The entries below contain a line with "const arrangement = new THREE.Group();" and a line with "for node in". Retype exactly everything from the first down to the second, both included, and nothing else.

• _AVAILABLE DATA_
* BEGIN *
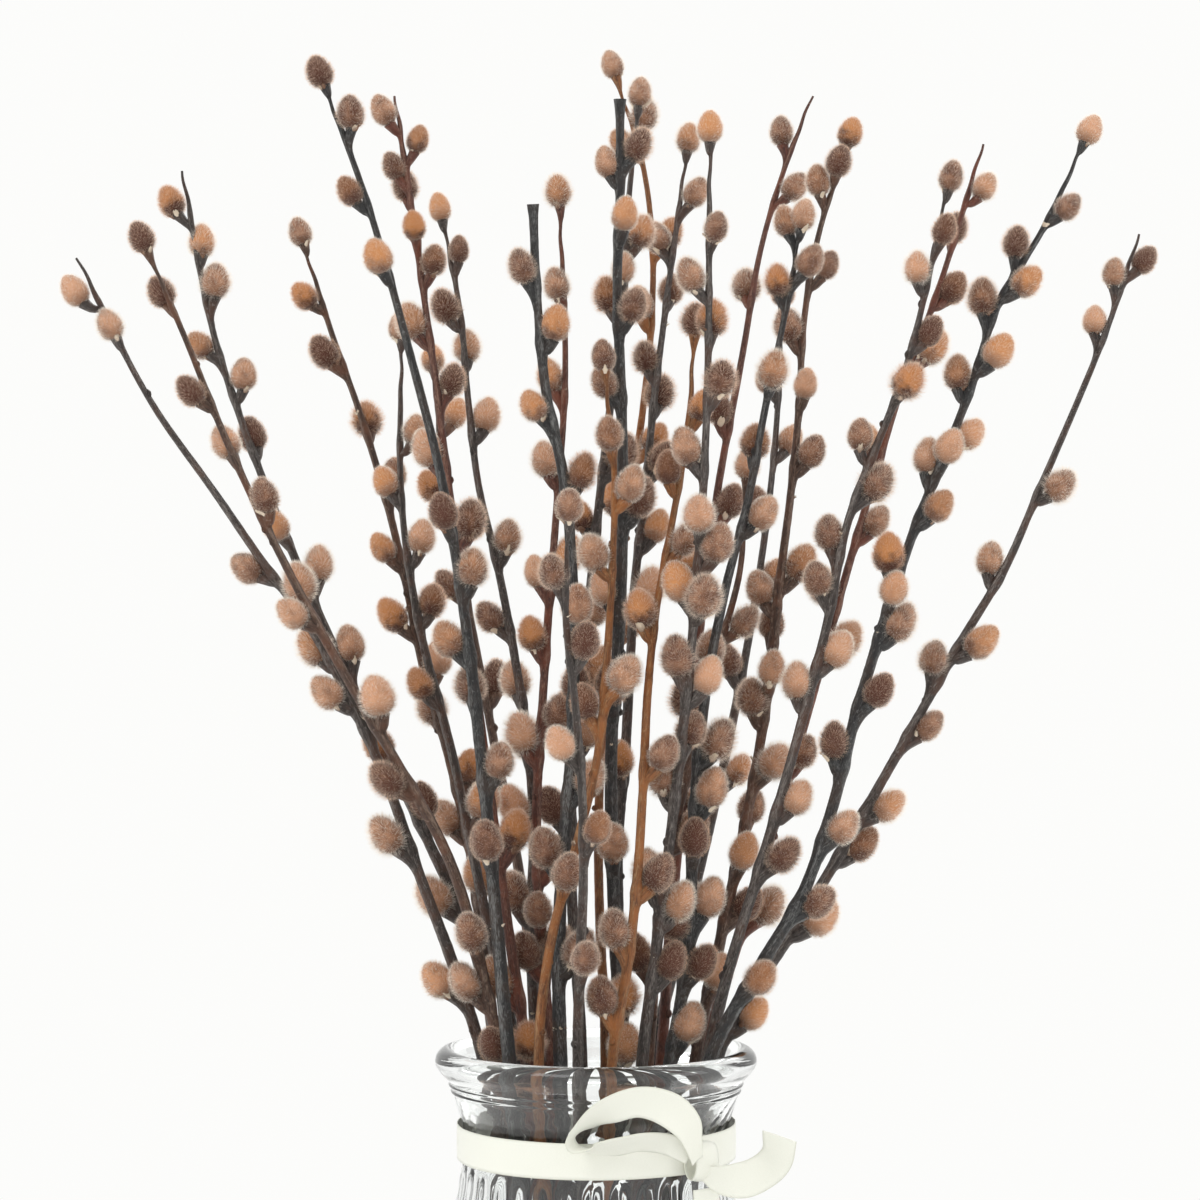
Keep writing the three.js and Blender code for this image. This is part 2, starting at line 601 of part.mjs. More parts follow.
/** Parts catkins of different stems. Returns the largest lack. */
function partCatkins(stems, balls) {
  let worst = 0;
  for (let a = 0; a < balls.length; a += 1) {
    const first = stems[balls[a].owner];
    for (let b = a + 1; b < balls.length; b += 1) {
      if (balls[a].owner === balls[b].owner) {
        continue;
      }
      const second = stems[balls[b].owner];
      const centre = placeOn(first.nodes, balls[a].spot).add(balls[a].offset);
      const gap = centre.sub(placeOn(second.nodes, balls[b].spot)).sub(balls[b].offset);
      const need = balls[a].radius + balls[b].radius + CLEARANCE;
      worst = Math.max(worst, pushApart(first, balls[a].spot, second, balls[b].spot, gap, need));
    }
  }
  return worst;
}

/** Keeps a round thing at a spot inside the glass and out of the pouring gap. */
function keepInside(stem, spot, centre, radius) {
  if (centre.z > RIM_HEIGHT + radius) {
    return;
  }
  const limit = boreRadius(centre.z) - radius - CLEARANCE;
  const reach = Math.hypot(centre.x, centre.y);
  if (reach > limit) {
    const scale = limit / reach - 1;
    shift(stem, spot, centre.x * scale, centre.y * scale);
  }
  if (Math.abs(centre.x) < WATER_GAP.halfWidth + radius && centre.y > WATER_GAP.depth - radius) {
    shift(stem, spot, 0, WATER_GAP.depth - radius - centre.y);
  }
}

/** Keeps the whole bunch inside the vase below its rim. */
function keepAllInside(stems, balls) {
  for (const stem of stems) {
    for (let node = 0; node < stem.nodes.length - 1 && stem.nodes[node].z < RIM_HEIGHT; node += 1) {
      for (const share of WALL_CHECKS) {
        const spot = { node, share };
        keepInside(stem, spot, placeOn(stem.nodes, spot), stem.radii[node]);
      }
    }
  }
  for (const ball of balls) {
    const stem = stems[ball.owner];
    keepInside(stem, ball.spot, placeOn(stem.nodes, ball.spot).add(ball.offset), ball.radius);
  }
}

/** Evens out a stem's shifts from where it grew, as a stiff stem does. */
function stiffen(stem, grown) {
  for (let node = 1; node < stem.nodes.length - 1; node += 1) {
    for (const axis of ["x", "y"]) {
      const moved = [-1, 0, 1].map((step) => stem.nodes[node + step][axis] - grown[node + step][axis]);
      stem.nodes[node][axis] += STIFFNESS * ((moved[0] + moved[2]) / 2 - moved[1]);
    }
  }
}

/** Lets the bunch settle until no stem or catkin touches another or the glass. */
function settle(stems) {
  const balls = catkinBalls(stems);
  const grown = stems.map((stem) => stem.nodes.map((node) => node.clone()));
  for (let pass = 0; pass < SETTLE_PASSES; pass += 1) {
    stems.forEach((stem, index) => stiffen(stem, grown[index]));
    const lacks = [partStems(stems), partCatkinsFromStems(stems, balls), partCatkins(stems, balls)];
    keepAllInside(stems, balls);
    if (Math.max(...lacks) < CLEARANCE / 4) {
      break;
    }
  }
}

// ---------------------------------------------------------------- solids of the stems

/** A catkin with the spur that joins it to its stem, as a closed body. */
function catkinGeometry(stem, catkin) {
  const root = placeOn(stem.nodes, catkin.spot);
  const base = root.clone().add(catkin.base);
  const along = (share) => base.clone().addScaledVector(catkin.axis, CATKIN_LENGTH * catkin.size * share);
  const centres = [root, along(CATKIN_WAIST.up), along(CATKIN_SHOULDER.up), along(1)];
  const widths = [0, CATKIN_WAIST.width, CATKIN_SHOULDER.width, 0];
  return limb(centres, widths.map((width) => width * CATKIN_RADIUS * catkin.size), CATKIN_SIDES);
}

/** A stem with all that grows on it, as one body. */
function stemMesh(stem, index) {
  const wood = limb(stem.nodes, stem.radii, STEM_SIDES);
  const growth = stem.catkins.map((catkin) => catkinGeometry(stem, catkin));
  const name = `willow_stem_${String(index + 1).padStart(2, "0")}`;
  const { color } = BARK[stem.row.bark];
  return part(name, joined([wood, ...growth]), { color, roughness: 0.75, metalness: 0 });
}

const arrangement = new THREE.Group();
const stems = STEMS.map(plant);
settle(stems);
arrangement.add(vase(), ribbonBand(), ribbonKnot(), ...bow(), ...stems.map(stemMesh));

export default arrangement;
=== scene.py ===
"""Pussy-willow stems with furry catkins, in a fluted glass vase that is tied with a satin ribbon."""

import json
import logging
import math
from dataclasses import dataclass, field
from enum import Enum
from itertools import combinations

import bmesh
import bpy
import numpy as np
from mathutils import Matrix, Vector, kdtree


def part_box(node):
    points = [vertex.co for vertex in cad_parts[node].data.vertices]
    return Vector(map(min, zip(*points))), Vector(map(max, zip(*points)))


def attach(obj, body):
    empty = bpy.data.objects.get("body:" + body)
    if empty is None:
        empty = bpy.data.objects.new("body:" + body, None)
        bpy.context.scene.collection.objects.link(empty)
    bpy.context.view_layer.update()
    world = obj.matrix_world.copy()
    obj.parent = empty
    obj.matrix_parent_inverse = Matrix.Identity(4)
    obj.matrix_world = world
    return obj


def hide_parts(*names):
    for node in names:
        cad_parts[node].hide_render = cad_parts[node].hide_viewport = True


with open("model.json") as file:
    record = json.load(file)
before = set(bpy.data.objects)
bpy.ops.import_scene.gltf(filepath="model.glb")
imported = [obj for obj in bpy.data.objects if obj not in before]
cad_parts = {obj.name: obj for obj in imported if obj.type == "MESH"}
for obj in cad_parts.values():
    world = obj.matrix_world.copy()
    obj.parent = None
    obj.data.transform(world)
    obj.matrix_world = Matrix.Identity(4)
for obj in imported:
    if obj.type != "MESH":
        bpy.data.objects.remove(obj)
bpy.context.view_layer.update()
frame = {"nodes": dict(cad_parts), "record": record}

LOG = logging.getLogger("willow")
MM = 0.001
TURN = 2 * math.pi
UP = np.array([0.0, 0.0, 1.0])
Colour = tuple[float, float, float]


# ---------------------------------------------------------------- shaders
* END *
* BEGIN *
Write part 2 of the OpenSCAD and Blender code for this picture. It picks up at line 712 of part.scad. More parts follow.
* END *
• _TASK ANSWER_
const arrangement = new THREE.Group();
const stems = STEMS.map(plant);
settle(stems);
arrangement.add(vase(), ribbonBand(), ribbonKnot(), ...bow(), ...stems.map(stemMesh));

export default arrangement;
=== scene.py ===
"""Pussy-willow stems with furry catkins, in a fluted glass vase that is tied with a satin ribbon."""

import json
import logging
import math
from dataclasses import dataclass, field
from enum import Enum
from itertools import combinations

import bmesh
import bpy
import numpy as np
from mathutils import Matrix, Vector, kdtree


def part_box(node):
    points = [vertex.co for vertex in cad_parts[node].data.vertices]
    return Vector(map(min, zip(*points))), Vector(map(max, zip(*points)))


def attach(obj, body):
    empty = bpy.data.objects.get("body:" + body)
    if empty is None:
        empty = bpy.data.objects.new("body:" + body, None)
        bpy.context.scene.collection.objects.link(empty)
    bpy.context.view_layer.update()
    world = obj.matrix_world.copy()
    obj.parent = empty
    obj.matrix_parent_inverse = Matrix.Identity(4)
    obj.matrix_world = world
    return obj


def hide_parts(*names):
    for node in names:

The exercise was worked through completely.